100DollarGoldCertificateLe dollar indique dès les années 1860 sa convertibilité en or. C'est un moyen d'unifier les monnaies qui circulent par centaines dans le pays, mais ce fut un atout considérable pour l'avenir, en donnant confiance à l'échelle planétaire dans cette monnaie, devenue dès 1944 la monnaie des échanges internationaux.

- Les Etats-Unis ont étendu leur influence différemment. La croissance continue de leur marché intérieur par l'immigration, ainsi que l'espace et les ressources disponibles agricoles, minérales, énergétiques) pour alimenter leur croissance, ont été un atout considérable.

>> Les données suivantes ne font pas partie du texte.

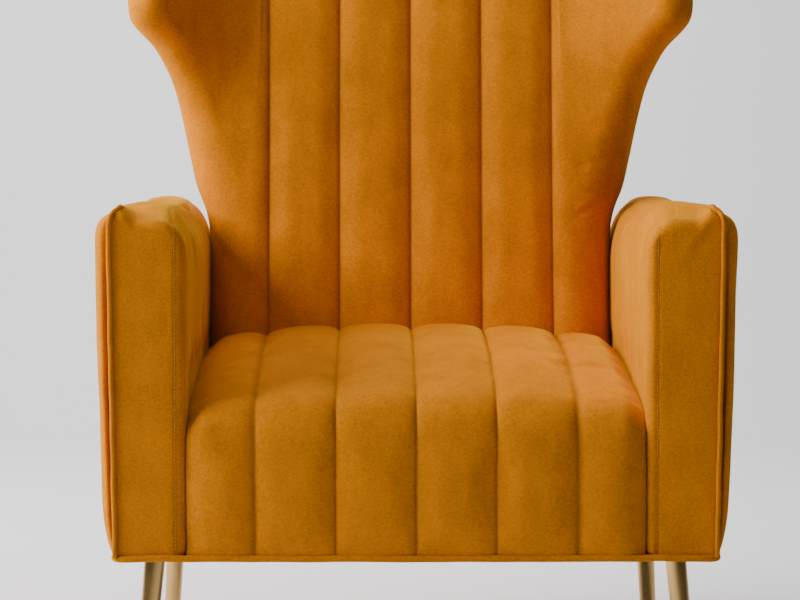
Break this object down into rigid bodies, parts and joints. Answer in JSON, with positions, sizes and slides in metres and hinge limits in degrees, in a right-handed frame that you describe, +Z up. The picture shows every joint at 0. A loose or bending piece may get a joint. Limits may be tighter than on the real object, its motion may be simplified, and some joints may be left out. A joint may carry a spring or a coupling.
{
  "type": "upholstered armchair",
  "caption": "Wing-back velvet armchair with vertically channelled back and seat, straight padded arms and slim splayed brass-coloured metal legs.",
  "frame": {"origin": "on the floor, under the middle of the chair's bounding box", "axes": "+Z up, +Y towards the back of the chair (the sitter faces -Y), +X towards the right arm as seen from the front"},
  "size_m": [0.73, 0.7588, 0.98],
  "materials": {
    "velvet": "short-pile velvet",
    "velvet_welt": "velvet-covered cord",
    "foam": "open-cell polyurethane foam",
    "timber": "sawn, unfinished",
    "fibreboard": "hardboard",
    "brass_leg": "polished brass-coloured plating",
    "foot_plastic": "moulded",
    "steel": "zinc-plated",
    "black_cloth": "non-woven cloth",
    "webbing": "elastic webbing"
  },
  "bodies": {
    "root": {"front_rail": "timber", "rear_rail": "timber", "side_rail_left": "timber", "side_rail_right": "timber", "spring_rail": "timber", "corner_blocks": "timber", "rail_screws": "steel", "leg_front_left": "brass_leg", "leg_front_right": "brass_leg", "leg_rear_left": "brass_leg", "leg_rear_right": "brass_leg", "leg_screws": "steel", "foot_front_left": "foot_plastic", "foot_front_right": "foot_plastic", "foot_rear_left": "foot_plastic", "foot_rear_right": "foot_plastic", "seat_springs": "steel", "spring_clips": "steel", "seat_deck": "black_cloth", "seat_foam": "foam", "seat_cover": "velvet", "arm_front_post_left": "timber", "arm_front_post_right": "timber", "arm_rear_post_left": "timber", "arm_rear_post_right": "timber", "arm_top_rail_left": "timber", "arm_top_rail_right": "timber", "arm_inner_board_left": "fibreboard", "arm_inner_board_right": "fibreboard", "arm_foam_left": "foam", "arm_foam_right": "foam", "arm_cover_left": "velvet", "arm_cover_right": "velvet", "arm_facing_left": "velvet", "arm_facing_right": "velvet", "arm_outside_left": "velvet", "arm_outside_right": "velvet", "arm_welt_left": "velvet_welt", "arm_welt_right": "velvet_welt", "arm_bolts": "steel", "back_post_left": "timber", "back_post_right": "timber", "back_top_rail": "timber", "back_lumbar_rail": "timber", "back_bottom_rail": "timber", "back_webbing": "webbing", "wing_board_left": "timber", "wing_board_right": "timber", "back_foam": "foam", "back_cover": "velvet", "back_outside": "velvet", "back_bolts": "steel", "base_rear_panel": "velvet", "body_welt": "velvet_welt", "dust_cover": "black_cloth", "dust_cover_staples": "steel"}
  },
  "joints": []
}
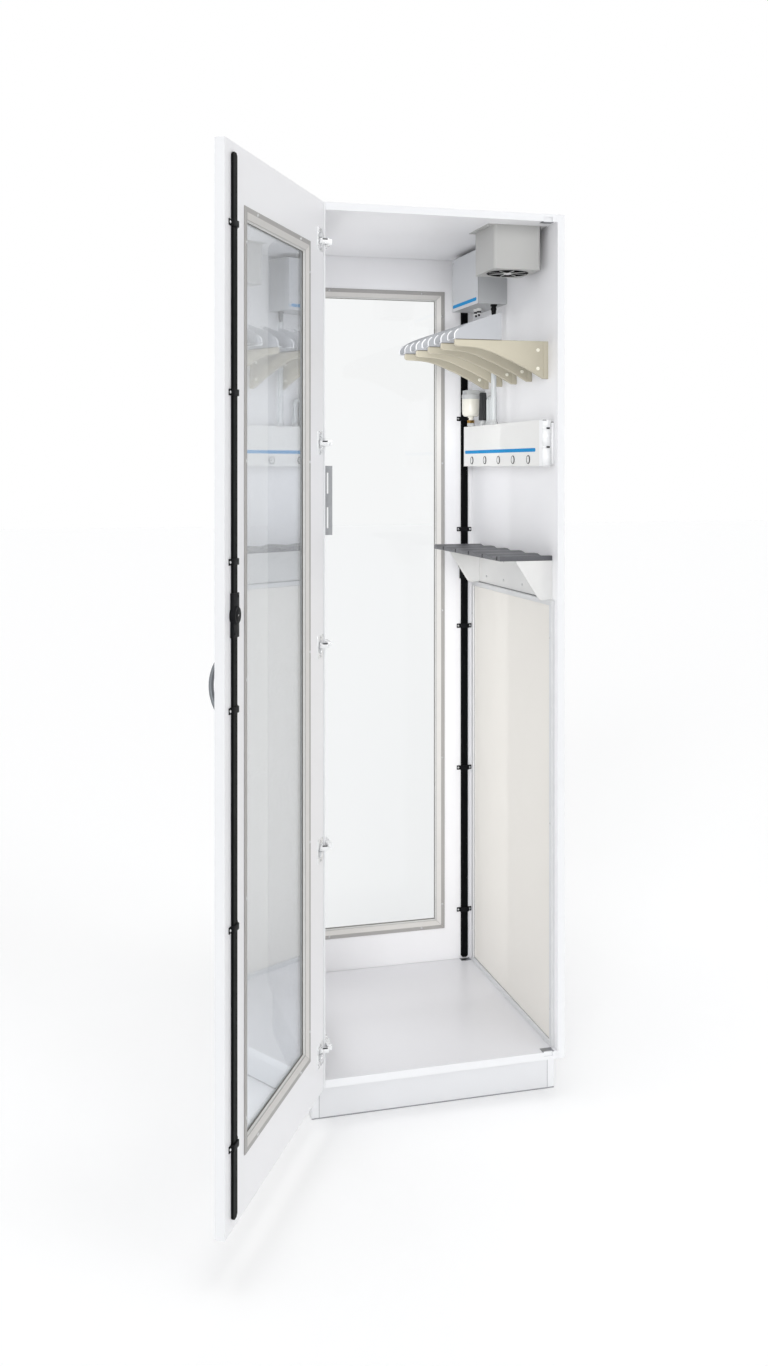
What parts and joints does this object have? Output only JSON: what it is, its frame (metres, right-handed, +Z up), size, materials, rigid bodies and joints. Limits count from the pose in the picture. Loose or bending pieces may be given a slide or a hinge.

Puis ils ont garanti leur accès aux marchés extérieurs et au pétrole en scellant des alliances ou des accords librement consentis, en profitant de la décolonisation (qui affaiblit les ex-puissances européennes) et en tirant parti de leur rôle de « leader du monde libre » durant la Guerre Froide. Le versement du Plan Marshall à l'Europe l'a réinsérée dans les échanges et rendue dépendante des USA avant qu'elle ne redresse sa propre économie.

- Les Etats-Unis ont su combiner le « hard power » (consistant à exprimer sa puissance navale, aérienne, nucléaire et un rapport de forces économiques) et le « soft power » ou « puissance douce », une séduction par la culture, la science et le mode de vie américain. Dès les années 1960 en France et dans le monde ce dernier s’est imposé comme modèle. Les firmes multinationales de l'agro-alimentaire et de la culture ont modifié les habitudes, relayées par la télévision et le cinéma. « Seuls » la langue anglaise et les sports d'origine britannique avaient eu cet impact du temps de la domination de la Grande-Bretagne.